--- start of Available data ---

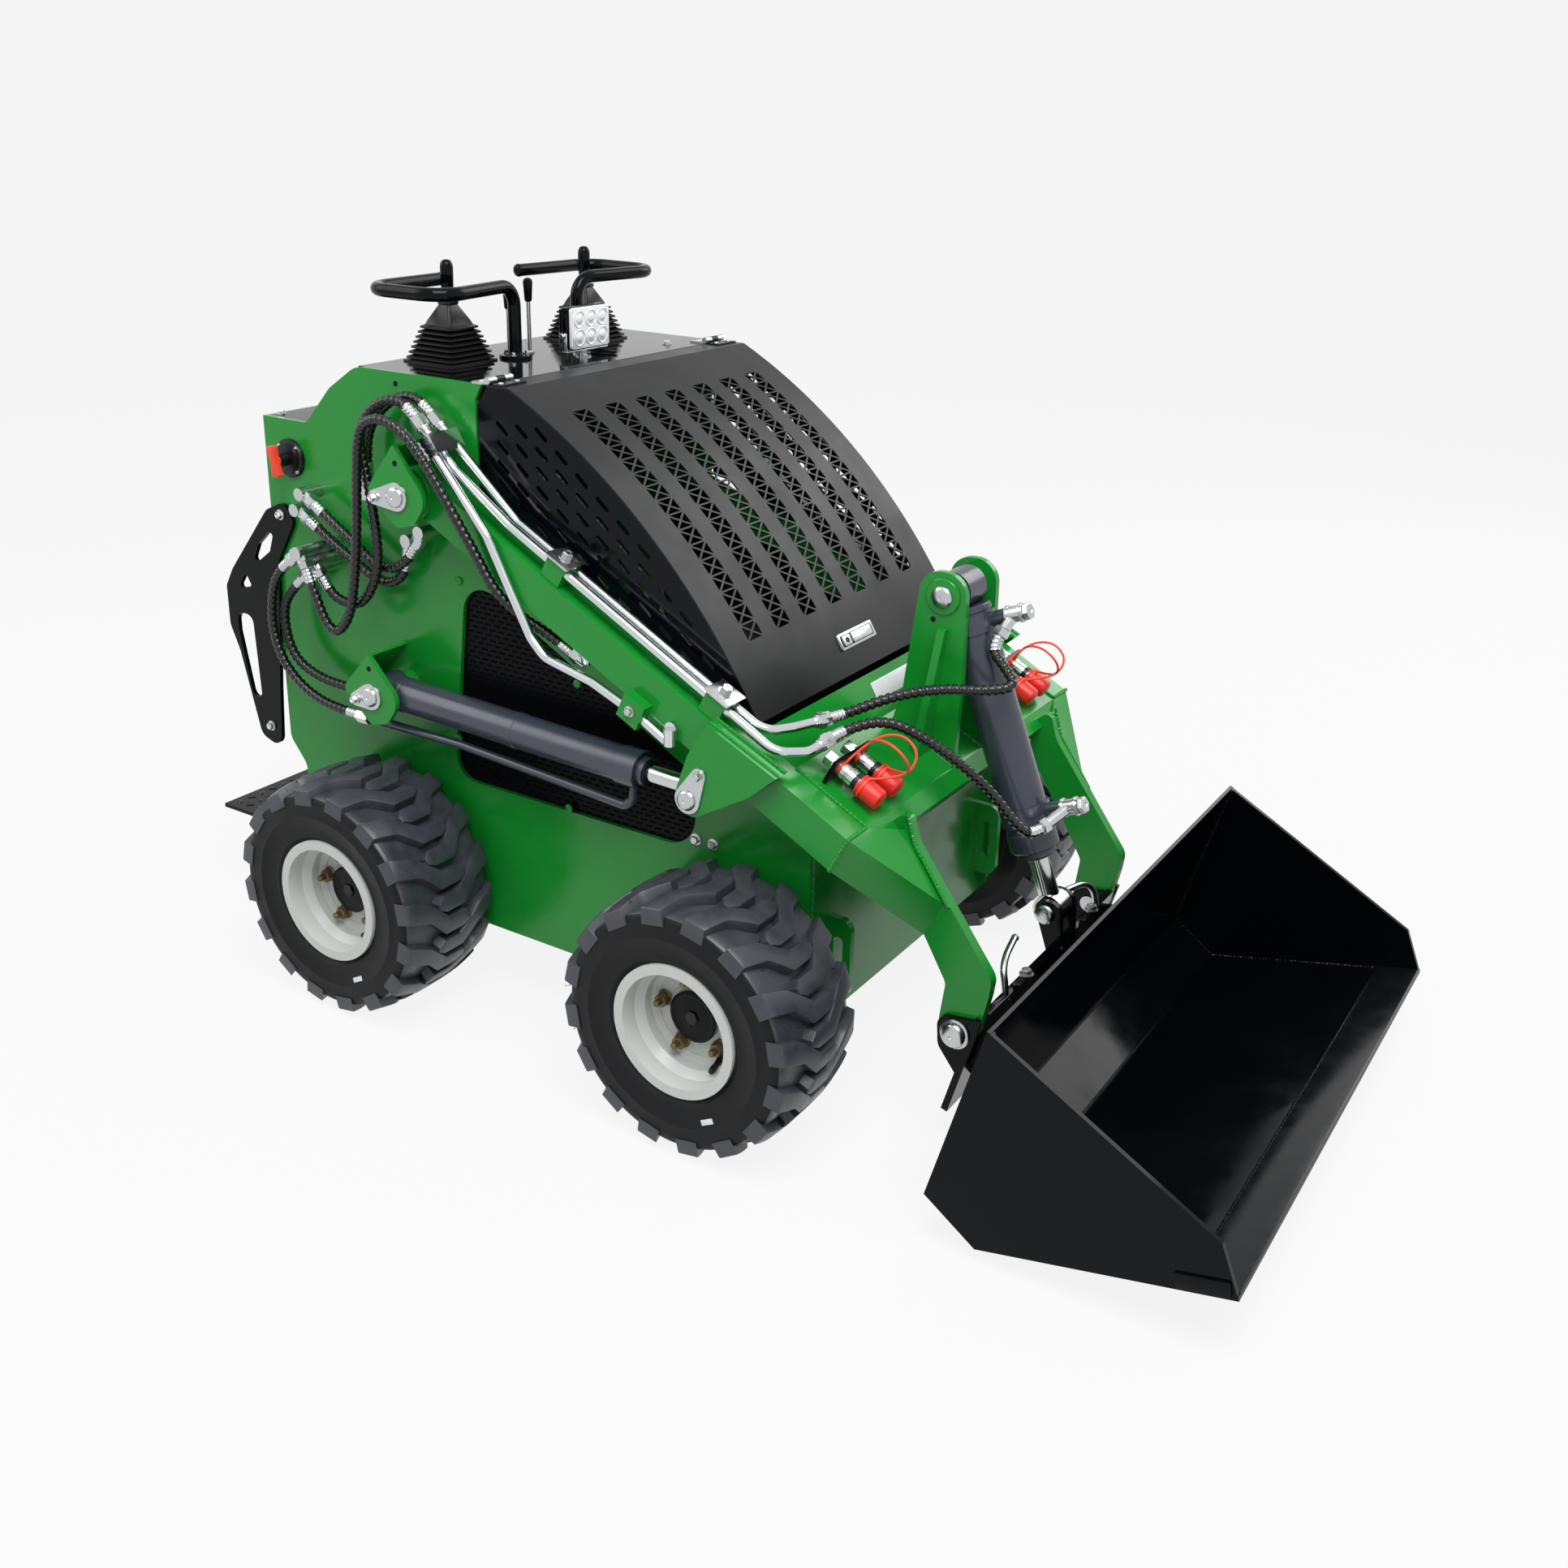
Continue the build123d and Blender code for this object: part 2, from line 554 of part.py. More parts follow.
# ---------------------------------------------------------------- cylinders
def cylinder_parts(base, rod_pin, y, eye_r, eye_w, barrel_r, barrel_l, rod_r, rod_eye_r, rod_eye_w):
    """Barrel with its base eye, and rod with its eye; both lie in the plane of constant y."""
    at = lambda distance: (along(base, rod_pin, distance)[0], y, along(base, rod_pin, distance)[1])
    end = eye_r - 2 + barrel_l
    barrel = bar(at(eye_r - 2), at(end), barrel_r) + bar(at(end), at(end + 12), barrel_r - 6)
    barrel += across(base, y - eye_w / 2, y + eye_w / 2, eye_r)
    barrel -= across(base, y - eye_w / 2 - 1, y + eye_w / 2 + 1, PIN_R + SHAFT_CLEAR)
    barrel -= bar(at(eye_r + barrel_l * 0.15), at(end + 52), rod_r + SHAFT_CLEAR)
    rod = bar(at(eye_r + barrel_l * 0.3 + 5), at(math.dist(base, rod_pin) - rod_eye_r + 5), rod_r)
    rod += across(rod_pin, y - rod_eye_w / 2, y + rod_eye_w / 2, rod_eye_r)
    return barrel, rod, at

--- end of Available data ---

Exercise instructions:
Repeat the material above in full, exactly as it stands.

Written response:
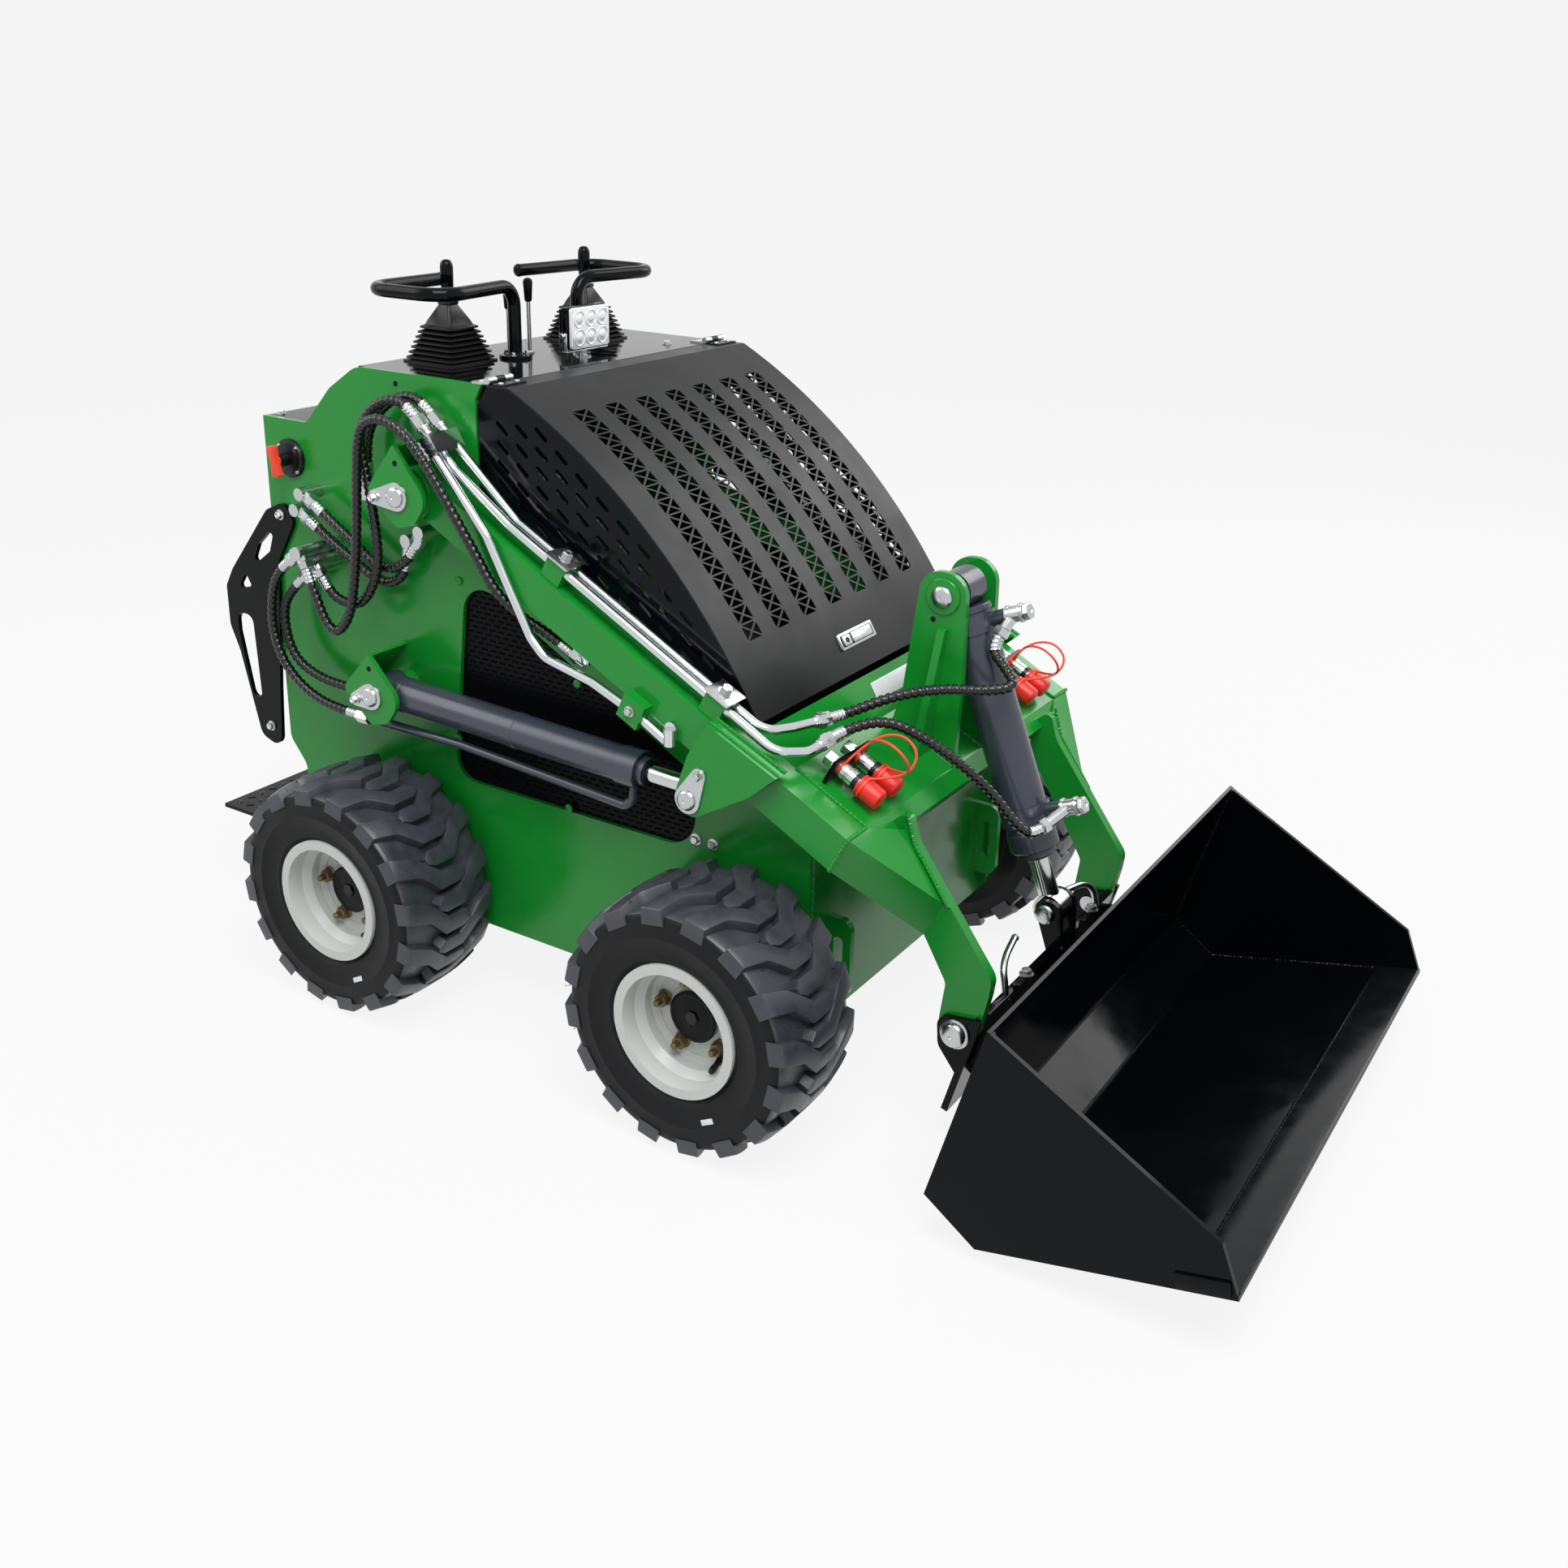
Continue the build123d and Blender code for this object: part 2, from line 554 of part.py. More parts follow.
# ---------------------------------------------------------------- cylinders
def cylinder_parts(base, rod_pin, y, eye_r, eye_w, barrel_r, barrel_l, rod_r, rod_eye_r, rod_eye_w):
    """Barrel with its base eye, and rod with its eye; both lie in the plane of constant y."""
    at = lambda distance: (along(base, rod_pin, distance)[0], y, along(base, rod_pin, distance)[1])
    end = eye_r - 2 + barrel_l
    barrel = bar(at(eye_r - 2), at(end), barrel_r) + bar(at(end), at(end + 12), barrel_r - 6)
    barrel += across(base, y - eye_w / 2, y + eye_w / 2, eye_r)
    barrel -= across(base, y - eye_w / 2 - 1, y + eye_w / 2 + 1, PIN_R + SHAFT_CLEAR)
    barrel -= bar(at(eye_r + barrel_l * 0.15), at(end + 52), rod_r + SHAFT_CLEAR)
    rod = bar(at(eye_r + barrel_l * 0.3 + 5), at(math.dist(base, rod_pin) - rod_eye_r + 5), rod_r)
    rod += across(rod_pin, y - rod_eye_w / 2, y + rod_eye_w / 2, rod_eye_r)
    return barrel, rod, at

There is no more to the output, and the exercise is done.